I have come across a number of (potential) issues in the correspondence
between identifiers in RDF and identifiers in RIF. The issues are all
discussed in the blue 'discussion' blocks in the 'Syntax' section of the
RDF compatibility document [1].

The issues are the following:

a) RDF URI references vs absolute IRIs
There is a slight differences between the set of RDF URI references and
the set of absolute IRIs, which is the symbol space of rif:iri. In fact,
the set of absolute IRIs is a superset of the set of RDF URI references
(see RFC3987). However, conversion might be necessary for retrieval
purposes; if this is the case, we might need to add a note here.
I do not know whether or in which cases such conversions be necessary.
Any suggestions?

b) RDF plain literals versus XML schema strings
An open question (for me) is what the exact differences are between the
value spaces of the RDF plain literals without language tags and
xsd:string. The value space of RDF plain literals without language tags
consists of all Unicode strings. Both in the current specification of
XML schema datatypes and in the current working draft of XML schema 1.1
data types the value space of the string datatype is restricted to the
sequences of Unicode characters excluding the surrogate blocks, FFFE,
and FFFF. There are some further differences between the specification
of the string datatype in XML schema 1.0 and XML schema 1.1; in the
former case, the datatype is based on the Char production in XML 1.0; in
the latter case, the datatype is based on the Char production in XML 1.1.
An important question is what to do with plain literals which contain
characters which are not in the lexical space of xsd:string.

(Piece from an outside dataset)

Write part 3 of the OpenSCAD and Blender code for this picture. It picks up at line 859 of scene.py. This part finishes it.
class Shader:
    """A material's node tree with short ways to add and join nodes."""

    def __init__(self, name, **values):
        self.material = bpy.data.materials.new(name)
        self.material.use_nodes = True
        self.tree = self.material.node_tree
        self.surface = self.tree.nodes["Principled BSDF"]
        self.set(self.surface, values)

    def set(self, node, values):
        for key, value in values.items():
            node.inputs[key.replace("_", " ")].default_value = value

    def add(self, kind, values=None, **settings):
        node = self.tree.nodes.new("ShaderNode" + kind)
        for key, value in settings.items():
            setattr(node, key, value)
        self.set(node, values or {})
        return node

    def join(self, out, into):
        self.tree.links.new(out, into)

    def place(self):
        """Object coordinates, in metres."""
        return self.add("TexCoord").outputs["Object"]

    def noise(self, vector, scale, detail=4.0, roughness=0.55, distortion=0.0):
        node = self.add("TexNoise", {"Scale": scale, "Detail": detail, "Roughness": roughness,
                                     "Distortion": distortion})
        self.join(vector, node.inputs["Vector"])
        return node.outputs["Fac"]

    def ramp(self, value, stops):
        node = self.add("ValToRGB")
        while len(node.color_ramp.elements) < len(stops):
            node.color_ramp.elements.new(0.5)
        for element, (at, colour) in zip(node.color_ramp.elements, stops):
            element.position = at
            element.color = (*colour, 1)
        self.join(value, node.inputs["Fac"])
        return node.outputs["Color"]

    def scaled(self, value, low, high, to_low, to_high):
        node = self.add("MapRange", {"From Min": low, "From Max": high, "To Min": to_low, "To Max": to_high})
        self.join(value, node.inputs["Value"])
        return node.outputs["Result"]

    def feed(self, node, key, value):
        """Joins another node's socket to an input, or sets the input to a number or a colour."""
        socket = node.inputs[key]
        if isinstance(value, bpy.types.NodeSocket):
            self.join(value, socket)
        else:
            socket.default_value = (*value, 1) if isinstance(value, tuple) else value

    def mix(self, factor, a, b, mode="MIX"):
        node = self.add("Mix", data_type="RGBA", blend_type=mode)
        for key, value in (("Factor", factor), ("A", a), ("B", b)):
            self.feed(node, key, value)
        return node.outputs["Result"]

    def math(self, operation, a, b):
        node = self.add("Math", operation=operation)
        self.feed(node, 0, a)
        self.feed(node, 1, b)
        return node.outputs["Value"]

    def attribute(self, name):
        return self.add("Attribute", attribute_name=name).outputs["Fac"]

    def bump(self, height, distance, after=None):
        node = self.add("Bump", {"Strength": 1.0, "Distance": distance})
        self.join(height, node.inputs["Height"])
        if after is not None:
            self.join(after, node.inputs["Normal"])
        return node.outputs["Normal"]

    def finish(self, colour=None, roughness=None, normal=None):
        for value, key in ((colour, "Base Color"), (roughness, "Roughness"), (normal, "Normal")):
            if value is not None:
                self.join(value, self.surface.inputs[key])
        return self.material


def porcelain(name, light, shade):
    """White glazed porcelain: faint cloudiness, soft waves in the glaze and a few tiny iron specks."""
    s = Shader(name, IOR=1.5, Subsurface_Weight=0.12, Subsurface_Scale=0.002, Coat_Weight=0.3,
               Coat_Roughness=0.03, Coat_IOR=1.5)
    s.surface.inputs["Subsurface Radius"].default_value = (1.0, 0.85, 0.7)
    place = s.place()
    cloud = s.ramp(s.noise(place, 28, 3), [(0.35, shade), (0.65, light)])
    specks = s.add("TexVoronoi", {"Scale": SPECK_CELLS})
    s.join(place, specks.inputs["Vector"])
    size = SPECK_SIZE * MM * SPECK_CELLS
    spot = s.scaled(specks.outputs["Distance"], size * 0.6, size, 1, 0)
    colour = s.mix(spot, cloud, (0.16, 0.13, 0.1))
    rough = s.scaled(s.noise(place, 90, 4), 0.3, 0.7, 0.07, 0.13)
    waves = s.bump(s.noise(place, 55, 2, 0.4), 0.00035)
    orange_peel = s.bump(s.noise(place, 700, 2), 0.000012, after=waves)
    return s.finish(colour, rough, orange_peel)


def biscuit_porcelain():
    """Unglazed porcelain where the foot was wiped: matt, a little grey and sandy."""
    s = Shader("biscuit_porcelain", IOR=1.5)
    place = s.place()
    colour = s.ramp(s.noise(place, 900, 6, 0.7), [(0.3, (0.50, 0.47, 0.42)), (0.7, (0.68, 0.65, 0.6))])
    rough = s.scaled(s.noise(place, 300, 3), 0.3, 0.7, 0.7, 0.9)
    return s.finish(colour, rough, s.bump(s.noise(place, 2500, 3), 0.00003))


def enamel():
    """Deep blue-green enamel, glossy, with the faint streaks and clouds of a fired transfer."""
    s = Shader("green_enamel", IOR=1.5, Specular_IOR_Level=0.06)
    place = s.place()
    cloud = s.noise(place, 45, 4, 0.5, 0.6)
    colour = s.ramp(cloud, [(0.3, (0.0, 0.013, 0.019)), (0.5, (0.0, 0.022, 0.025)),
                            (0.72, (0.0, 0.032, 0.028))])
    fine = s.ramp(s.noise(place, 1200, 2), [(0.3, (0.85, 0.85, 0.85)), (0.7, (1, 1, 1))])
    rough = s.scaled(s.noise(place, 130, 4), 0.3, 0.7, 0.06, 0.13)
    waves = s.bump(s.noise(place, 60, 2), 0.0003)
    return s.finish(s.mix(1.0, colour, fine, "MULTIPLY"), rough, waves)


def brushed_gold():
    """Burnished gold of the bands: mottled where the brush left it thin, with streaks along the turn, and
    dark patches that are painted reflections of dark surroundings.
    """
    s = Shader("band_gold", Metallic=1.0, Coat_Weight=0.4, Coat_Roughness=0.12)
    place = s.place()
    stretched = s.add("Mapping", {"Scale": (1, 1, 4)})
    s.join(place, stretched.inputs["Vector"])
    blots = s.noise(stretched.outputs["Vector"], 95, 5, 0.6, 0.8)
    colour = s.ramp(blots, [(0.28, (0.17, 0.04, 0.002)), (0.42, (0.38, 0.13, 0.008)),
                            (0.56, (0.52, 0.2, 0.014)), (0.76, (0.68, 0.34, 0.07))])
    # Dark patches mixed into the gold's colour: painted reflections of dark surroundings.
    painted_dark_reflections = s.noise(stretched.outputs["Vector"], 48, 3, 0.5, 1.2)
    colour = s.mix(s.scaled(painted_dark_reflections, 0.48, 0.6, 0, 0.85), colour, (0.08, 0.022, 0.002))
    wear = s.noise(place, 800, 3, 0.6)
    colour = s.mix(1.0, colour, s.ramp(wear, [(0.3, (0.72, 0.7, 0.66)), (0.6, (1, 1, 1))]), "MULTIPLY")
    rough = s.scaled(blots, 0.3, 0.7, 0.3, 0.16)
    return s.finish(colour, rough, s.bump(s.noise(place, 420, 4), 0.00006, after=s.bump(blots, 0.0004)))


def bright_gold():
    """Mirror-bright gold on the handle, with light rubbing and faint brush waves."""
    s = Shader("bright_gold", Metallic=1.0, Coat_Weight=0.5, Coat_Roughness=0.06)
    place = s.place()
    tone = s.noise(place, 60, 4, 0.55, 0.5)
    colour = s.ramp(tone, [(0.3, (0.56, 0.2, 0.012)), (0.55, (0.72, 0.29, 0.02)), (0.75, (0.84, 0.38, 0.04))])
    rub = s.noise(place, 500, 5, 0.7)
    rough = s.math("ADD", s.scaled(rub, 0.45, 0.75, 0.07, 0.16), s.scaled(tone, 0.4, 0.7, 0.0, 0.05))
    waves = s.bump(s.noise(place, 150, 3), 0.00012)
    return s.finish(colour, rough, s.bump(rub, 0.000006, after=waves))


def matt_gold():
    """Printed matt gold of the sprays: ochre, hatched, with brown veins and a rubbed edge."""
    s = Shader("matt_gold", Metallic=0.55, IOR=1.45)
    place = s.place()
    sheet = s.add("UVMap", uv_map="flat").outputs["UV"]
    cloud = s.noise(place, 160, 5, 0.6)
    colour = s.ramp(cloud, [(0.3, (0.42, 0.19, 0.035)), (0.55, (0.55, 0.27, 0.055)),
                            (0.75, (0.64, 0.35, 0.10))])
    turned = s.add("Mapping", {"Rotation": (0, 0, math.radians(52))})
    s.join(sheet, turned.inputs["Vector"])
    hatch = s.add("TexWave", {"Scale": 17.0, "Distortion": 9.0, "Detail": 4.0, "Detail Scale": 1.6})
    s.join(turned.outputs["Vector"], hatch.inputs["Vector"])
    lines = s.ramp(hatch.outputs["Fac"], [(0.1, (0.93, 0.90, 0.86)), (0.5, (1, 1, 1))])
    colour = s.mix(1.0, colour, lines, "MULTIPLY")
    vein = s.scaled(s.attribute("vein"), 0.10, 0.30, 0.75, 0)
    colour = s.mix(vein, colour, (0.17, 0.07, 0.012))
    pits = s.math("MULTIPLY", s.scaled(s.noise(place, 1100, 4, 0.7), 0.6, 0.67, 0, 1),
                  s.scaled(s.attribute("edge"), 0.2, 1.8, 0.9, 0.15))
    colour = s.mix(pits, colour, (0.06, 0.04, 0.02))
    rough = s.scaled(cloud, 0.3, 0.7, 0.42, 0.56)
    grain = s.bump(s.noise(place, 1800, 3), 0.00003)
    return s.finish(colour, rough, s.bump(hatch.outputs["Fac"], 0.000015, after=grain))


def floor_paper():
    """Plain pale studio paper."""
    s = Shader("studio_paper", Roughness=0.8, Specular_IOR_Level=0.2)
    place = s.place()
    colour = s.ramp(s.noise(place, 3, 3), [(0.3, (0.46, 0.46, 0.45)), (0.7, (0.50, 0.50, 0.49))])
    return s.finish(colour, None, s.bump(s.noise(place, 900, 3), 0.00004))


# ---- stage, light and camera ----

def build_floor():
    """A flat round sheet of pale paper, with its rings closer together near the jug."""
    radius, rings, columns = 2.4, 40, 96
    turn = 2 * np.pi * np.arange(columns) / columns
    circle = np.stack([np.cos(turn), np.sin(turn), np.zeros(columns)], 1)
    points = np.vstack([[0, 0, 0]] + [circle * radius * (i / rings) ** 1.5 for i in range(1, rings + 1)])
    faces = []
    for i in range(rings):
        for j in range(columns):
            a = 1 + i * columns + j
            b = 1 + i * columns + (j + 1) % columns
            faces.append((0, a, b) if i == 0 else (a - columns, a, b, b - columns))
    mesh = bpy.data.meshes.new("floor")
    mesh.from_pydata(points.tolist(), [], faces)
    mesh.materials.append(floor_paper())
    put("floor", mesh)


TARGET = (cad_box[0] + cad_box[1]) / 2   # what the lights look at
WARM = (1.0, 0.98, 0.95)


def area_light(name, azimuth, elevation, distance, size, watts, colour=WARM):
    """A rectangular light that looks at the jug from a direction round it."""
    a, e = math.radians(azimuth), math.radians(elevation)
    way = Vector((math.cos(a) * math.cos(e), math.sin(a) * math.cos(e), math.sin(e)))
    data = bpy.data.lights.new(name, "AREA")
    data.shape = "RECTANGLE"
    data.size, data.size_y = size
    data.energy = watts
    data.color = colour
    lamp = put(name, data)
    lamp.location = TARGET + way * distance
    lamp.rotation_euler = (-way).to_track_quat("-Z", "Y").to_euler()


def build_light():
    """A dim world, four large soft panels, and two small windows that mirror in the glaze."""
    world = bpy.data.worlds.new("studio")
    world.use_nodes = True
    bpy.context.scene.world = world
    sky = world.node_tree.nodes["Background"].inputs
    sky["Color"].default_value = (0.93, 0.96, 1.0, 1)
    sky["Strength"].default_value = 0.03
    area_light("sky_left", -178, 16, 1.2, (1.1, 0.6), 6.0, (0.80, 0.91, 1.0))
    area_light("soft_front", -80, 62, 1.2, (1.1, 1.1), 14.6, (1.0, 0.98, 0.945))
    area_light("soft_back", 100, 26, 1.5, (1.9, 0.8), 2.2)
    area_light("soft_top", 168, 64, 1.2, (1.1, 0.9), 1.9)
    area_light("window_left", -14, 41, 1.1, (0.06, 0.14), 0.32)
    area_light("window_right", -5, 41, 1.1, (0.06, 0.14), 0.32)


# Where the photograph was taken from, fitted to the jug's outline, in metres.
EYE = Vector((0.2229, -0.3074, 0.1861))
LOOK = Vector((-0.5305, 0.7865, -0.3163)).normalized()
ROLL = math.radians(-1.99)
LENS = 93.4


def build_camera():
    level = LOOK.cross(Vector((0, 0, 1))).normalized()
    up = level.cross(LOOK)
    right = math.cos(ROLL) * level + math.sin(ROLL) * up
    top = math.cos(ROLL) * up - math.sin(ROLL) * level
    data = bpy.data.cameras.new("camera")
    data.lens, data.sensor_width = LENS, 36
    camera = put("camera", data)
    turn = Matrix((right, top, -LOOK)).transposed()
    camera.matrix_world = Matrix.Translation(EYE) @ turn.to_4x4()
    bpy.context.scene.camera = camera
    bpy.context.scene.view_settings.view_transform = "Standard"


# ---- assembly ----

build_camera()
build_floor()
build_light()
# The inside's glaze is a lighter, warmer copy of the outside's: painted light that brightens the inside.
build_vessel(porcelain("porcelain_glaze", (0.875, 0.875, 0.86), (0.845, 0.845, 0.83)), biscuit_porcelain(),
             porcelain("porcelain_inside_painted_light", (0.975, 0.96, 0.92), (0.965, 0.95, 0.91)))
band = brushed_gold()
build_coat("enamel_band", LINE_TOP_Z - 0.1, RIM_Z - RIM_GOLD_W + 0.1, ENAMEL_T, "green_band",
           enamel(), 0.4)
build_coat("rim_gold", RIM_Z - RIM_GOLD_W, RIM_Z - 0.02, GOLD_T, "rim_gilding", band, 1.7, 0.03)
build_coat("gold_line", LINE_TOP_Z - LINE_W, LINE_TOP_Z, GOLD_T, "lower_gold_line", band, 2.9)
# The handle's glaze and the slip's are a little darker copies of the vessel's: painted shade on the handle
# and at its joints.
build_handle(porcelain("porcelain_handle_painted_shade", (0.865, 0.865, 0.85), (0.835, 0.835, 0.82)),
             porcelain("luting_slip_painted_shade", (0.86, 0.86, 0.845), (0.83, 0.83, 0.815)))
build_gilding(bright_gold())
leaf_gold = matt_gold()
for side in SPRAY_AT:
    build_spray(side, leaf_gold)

c) typed literals in RDF versus typed constants in RIF
There is a difference in the treatment of typed literals (s, u) where
the lexical form s is not part of the lexical space of the datatype
identified by u, called an ill-typed literal. In RIF, such typed
literals are syntactical errors whenever u corresponds to a datatype or
symbol space supported or defined by RIF, whereas in RDF such typed
literals are not syntactical errors, and are interpreted as abstract
objects which are not literals. In case u does not identify a datatype
or symbol space supported or defined by RIF, then the symbol is not a
syntactical error and the interpretations in RIF and RDF correspond.

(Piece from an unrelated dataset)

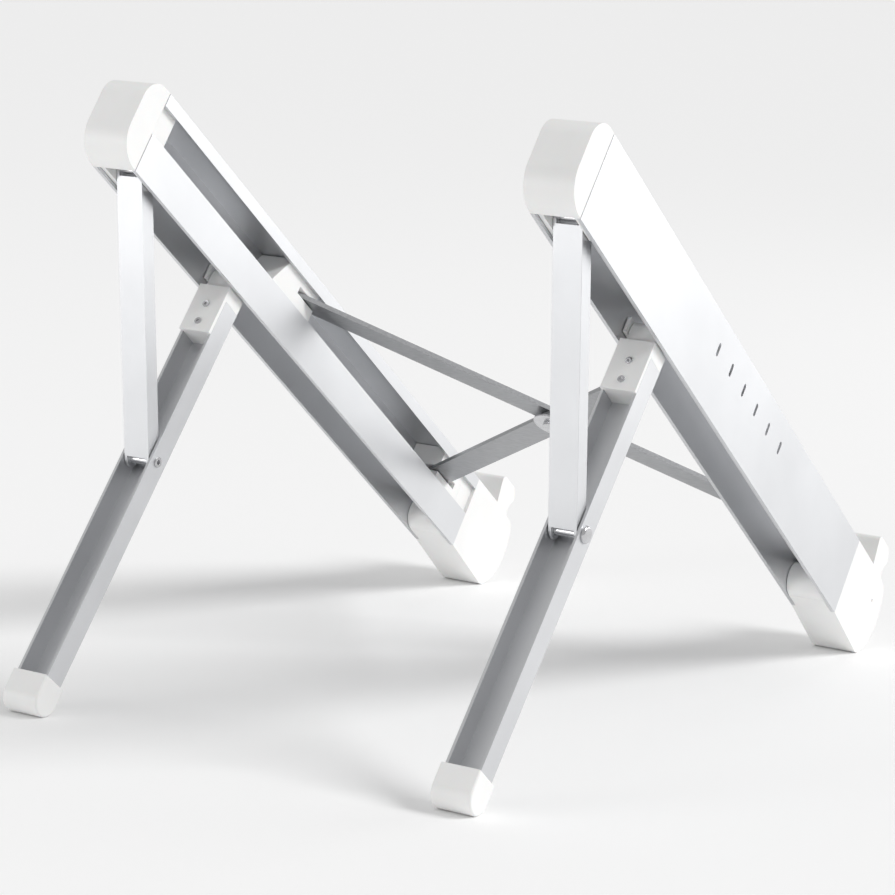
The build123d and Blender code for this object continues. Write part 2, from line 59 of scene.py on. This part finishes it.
# Camera: the stand seen from behind its user's left, a little above rail height
AIM = Vector((0.0, 19.4, 28.3)) * MM
CAMERA_DISTANCE = 934.5 * MM
CAMERA_AZIMUTH = math.radians(210.9)
CAMERA_ELEVATION = math.radians(12.87)
CAMERA_ROLL = math.radians(3.0)
CAMERA_LENS = 117.5
CAMERA_SHIFT_Y = 0.1704

FLOOR_SIDE = 60.0
SURROUND_STRENGTH = 0.55
KEY_STRENGTH = 1.6
SIDE_PANEL_POWER = 4.5
REAR_PANEL_POWER = 3.5


def linear(hex_colour):
    """sRGB hex to the linear colour that a shader takes."""
    channels = [int(hex_colour[i:i + 2], 16) / 255 for i in (1, 3, 5)]
    return [c / 12.92 if c <= 0.04045 else ((c + 0.055) / 1.055) ** 2.4 for c in channels] + [1.0]


def add_node(tree, kind, links=(), **settings):
    """Adds one node. A setting named like an input is set on that input; links are (socket, input) pairs."""
    node = tree.nodes.new(kind)
    for name, value in settings.items():
        label = name.replace("_", " ").title()
        if label in node.inputs:
            node.inputs[label].default_value = value
        else:
            setattr(node, name, value)
    for socket, name in links:
        tree.links.new(socket, node.inputs[name])
    return node


def new_material(name):
    material = bpy.data.materials.new(name)
    material.use_nodes = True
    tree = material.node_tree
    return material, tree, tree.nodes["Principled BSDF"]


def colour_between(tree, factor, low, high):
    ramp = add_node(tree, "ShaderNodeValToRGB", [(factor, "Fac")])
    ramp.color_ramp.elements[0].position = 0.3
    ramp.color_ramp.elements[0].color = linear(low)
    ramp.color_ramp.elements[1].position = 0.7
    ramp.color_ramp.elements[1].color = linear(high)
    return ramp.outputs["Color"]


def rough_between(tree, factor, low, high):
    spread = add_node(tree, "ShaderNodeMapRange", [(factor, "Value")])
    spread.inputs["To Min"].default_value = low
    spread.inputs["To Max"].default_value = high
    return spread.outputs["Result"]


def anodised_aluminium(name, low, high, roughness, grain_mm, depth_mm):
    """Anodised aluminium, bead-blasted before anodising: a soft even sheen with a very fine grain."""
    material, tree, shader = new_material(name)
    place = add_node(tree, "ShaderNodeTexCoord").outputs["Object"]
    cloud = add_node(tree, "ShaderNodeTexNoise", [(place, "Vector")], scale=1 / (40 * MM), detail=3.0)
    grain = add_node(tree, "ShaderNodeTexNoise", [(place, "Vector")], scale=1 / (grain_mm * MM), detail=2.0)
    tree.links.new(colour_between(tree, cloud.outputs["Fac"], low, high), shader.inputs["Base Color"])
    rough = rough_between(tree, grain.outputs["Fac"], roughness - 0.05, roughness + 0.05)
    tree.links.new(rough, shader.inputs["Roughness"])
    bump = add_node(tree, "ShaderNodeBump", [(grain.outputs["Fac"], "Height")], strength=0.35,
                    distance=depth_mm * MM)
    tree.links.new(bump.outputs["Normal"], shader.inputs["Normal"])
    shader.inputs["Metallic"].default_value = 1.0
    return material


def moulded_abs(name, low, high):
    """White ABS, injection moulded in a lightly sparked tool: a fine matt skin with a faint gloss."""
    material, tree, shader = new_material(name)
    place = add_node(tree, "ShaderNodeTexCoord").outputs["Object"]
    flow = add_node(tree, "ShaderNodeTexNoise", [(place, "Vector")], scale=1 / (18 * MM), detail=2.0)
    spark = add_node(tree, "ShaderNodeTexNoise", [(place, "Vector")], scale=1 / (0.35 * MM), detail=2.0)
    tree.links.new(colour_between(tree, flow.outputs["Fac"], low, high), shader.inputs["Base Color"])
    rough = rough_between(tree, spark.outputs["Fac"], 0.36, 0.5)
    tree.links.new(rough, shader.inputs["Roughness"])
    bump = add_node(tree, "ShaderNodeBump", [(spark.outputs["Fac"], "Height")], strength=0.25,
                    distance=0.01 * MM)
    tree.links.new(bump.outputs["Normal"], shader.inputs["Normal"])
    shader.inputs["IOR"].default_value = 1.53
    shader.inputs["Subsurface Weight"].default_value = 0.05
    shader.inputs["Subsurface Scale"].default_value = 1.0 * MM
    return material


def brushed_link(name):
    """Rolled aluminium strip: grain lines run along the strip, drawn coarse enough to show."""
    material, tree, shader = new_material(name)
    place = add_node(tree, "ShaderNodeTexCoord").outputs["Object"]
    stretch = add_node(tree, "ShaderNodeMapping", [(place, "Vector")])
    stretch.inputs["Scale"].default_value = (0.15, 1.0, 1.0)
    lines = add_node(tree, "ShaderNodeTexNoise", [(stretch.outputs["Vector"], "Vector")],
                     scale=1 / (0.5 * MM), detail=3.0)
    colour = colour_between(tree, lines.outputs["Fac"], "#a3a4a6", "#b4b5b7")
    tree.links.new(colour, shader.inputs["Base Color"])
    tree.links.new(rough_between(tree, lines.outputs["Fac"], 0.34, 0.48), shader.inputs["Roughness"])
    shader.inputs["Metallic"].default_value = 1.0
    return material


def polished_steel(name):
    """Nickel-plated steel, turned and polished: clear highlights with faint handling marks."""
    material, tree, shader = new_material(name)
    place = add_node(tree, "ShaderNodeTexCoord").outputs["Object"]
    marks = add_node(tree, "ShaderNodeTexNoise", [(place, "Vector")], scale=1 / (1.5 * MM), detail=4.0)
    colour = colour_between(tree, marks.outputs["Fac"], "#c4c4c6", "#d2d2d4")
    tree.links.new(colour, shader.inputs["Base Color"])
    tree.links.new(rough_between(tree, marks.outputs["Fac"], 0.14, 0.26), shader.inputs["Roughness"])
    shader.inputs["Metallic"].default_value = 1.0
    return material


FINISHES = {
    "anodised_rail": anodised_aluminium(
        "anodised_rail_aluminium", "#dcdddf", "#e4e5e7", roughness=0.42, grain_mm=0.25, depth_mm=0.008),
    "anodised_channel": anodised_aluminium(
        "anodised_channel_aluminium", "#d6d7d9", "#dfe0e2", roughness=0.4, grain_mm=0.25, depth_mm=0.008),
    "link_alloy": brushed_link("rolled_link_aluminium"),
    "white_abs": moulded_abs("white_moulded_abs", "#eeeeed", "#f3f3f2"),
    "bright_steel": polished_steel("nickel_plated_steel"),
}

# Edge breaks, in millimetres: moulded corners are rounder than cut or folded metal
EDGE_BREAK = {
    "anodised_rail": 0.2,
    "anodised_channel": 0.15,
    "link_alloy": 0.15,
    "white_abs": 0.7,
    "bright_steel": 0.12,
}
SHARP_ANGLE = math.radians(32)
MERGE = 0.001 * MM


def slot_of(node):
    return next(s["material_slot"] for s in frame["record"]["subparts"] if s["node"] == node)


def body_holding(node):
    return next(body for body, nodes in frame["record"]["behaviour"]["bodies"].items() if node in nodes)


def broken_edges(node):
    """A finished copy of a CAD node: flat faces joined up, and its sharp edges rounded over."""
    finish = slot_of(node)
    source = frame["nodes"][node]
    work = bmesh.new()
    work.from_mesh(source.data)
    work.transform(source.matrix_world)
    bmesh.ops.remove_doubles(work, verts=work.verts, dist=MERGE)
    bmesh.ops.dissolve_limit(work, angle_limit=math.radians(0.5), verts=work.verts, edges=work.edges)
    mesh = bpy.data.meshes.new(node + "_finished")
    work.to_mesh(mesh)
    work.free()
    piece = bpy.data.objects.new(node + "_finished", mesh)
    bpy.context.scene.collection.objects.link(piece)
    mesh.materials.clear()
    mesh.materials.append(FINISHES[finish])
    mesh.shade_smooth()
    bevel = piece.modifiers.new("edge_break", "BEVEL")
    bevel.width = EDGE_BREAK[finish] * MM
    bevel.segments = 2
    bevel.limit_method = "ANGLE"
    bevel.angle_limit = SHARP_ANGLE
    facing = piece.modifiers.new("flat_faces", "WEIGHTED_NORMAL")
    facing.weight = 100
    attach(piece, body_holding(node))
    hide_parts(node)
    return piece


def aim_light(name, kind, place, energy, **shape):
    """Adds a light that faces the middle of the stand."""
    middle = (Vector(cad_box[0]) + Vector(cad_box[1])) / 2
    data = bpy.data.lights.new(name, kind)
    data.energy = energy
    for setting, value in shape.items():
        setattr(data, setting, value)
    lamp = bpy.data.objects.new(name, data)
    lamp.location = middle + Vector(place)
    lamp.rotation_euler = (middle - lamp.location).to_track_quat("-Z", "Y").to_euler()
    bpy.context.scene.collection.objects.link(lamp)


def set_studio():
    """White paper floor, an even surround, a wide soft key, and a bright panel each side of the stand."""
    bpy.ops.mesh.primitive_plane_add(size=FLOOR_SIDE, location=(0, 0, 0))
    floor = bpy.context.object
    floor.name = "studio_floor"
    material, tree, shader = new_material("studio_floor_paper")
    shader.inputs["Base Color"].default_value = linear("#fdfdfd")
    shader.inputs["Roughness"].default_value = 0.95
    floor.data.materials.append(material)
    world = bpy.data.worlds.new("studio_surround")
    bpy.context.scene.world = world
    world.use_nodes = True
    background = world.node_tree.nodes["Background"]
    background.inputs["Color"].default_value = linear("#ffffff")
    background.inputs["Strength"].default_value = SURROUND_STRENGTH
    aim_light("key_light", "SUN", (-1.2, -0.5, 1.1), KEY_STRENGTH, angle=math.radians(25))
    aim_light("side_panel", "AREA", (-0.8, -1.3, 0.15), SIDE_PANEL_POWER, size=1.0)
    aim_light("rear_panel", "AREA", (0.75, 1.25, 0.1), REAR_PANEL_POWER, size=0.5)


def set_camera():
    back = Vector((
        -math.sin(CAMERA_AZIMUTH - math.pi) * math.cos(CAMERA_ELEVATION),
        math.cos(CAMERA_AZIMUTH - math.pi) * math.cos(CAMERA_ELEVATION),
        math.sin(CAMERA_ELEVATION),
    ))
    level = Vector((0, 0, 1)).cross(back).normalized()
    upright = back.cross(level)
    right = level * math.cos(CAMERA_ROLL) + upright * math.sin(CAMERA_ROLL)
    up = back.cross(right)
    data = bpy.data.cameras.new("camera")
    data.lens = CAMERA_LENS
    data.sensor_width = 36.0
    data.shift_y = CAMERA_SHIFT_Y
    camera = bpy.data.objects.new("camera", data)
    turn = Matrix((right, up, back)).transposed().to_4x4()
    camera.matrix_world = Matrix.Translation(AIM + back * CAMERA_DISTANCE) @ turn
    bpy.context.scene.collection.objects.link(camera)
    bpy.context.scene.camera = camera


bpy.context.scene.view_settings.view_transform = "Standard"
set_camera()
set_studio()
for cad_name in sorted(frame["nodes"]):
    broken_edges(cad_name)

Because of the difference in interpretation of ill-typed literals, the
proposal is to define the corresponding URI for every ill-typed literal.
A canonical definition of this corresponding URI enables the
reconstruction of the original ill-typed literal, e.g. for
round-tripping. Agreement needs to be reached on what this URI looks
like. The proposal is:
http://www.w3.org/2005/rif/rdf-ill-typed-literal/uri-encode("s"^^u),
where uri-encode is a function which appropriately encodes a typed
literal; this function is to be defined.

Best, Jos

[1]
http://www.w3.org/2005/rules/wg/wiki/Core/RIF-RDF_Compatibility#head-b69c9dca9dcd4e0e42bac0a21ce72c9c05579d09

--
Jos de Bruijn debruijn@inf.unibz.it
http://www.debruijn.net/
----------------------------------------------
As far as the laws of mathematics refer to
reality, they are not certain; and as far as
they are certain, they do not refer to
reality.
-- Albert Einstein

Received on Monday, 3 September 2007 10:30:50 UTC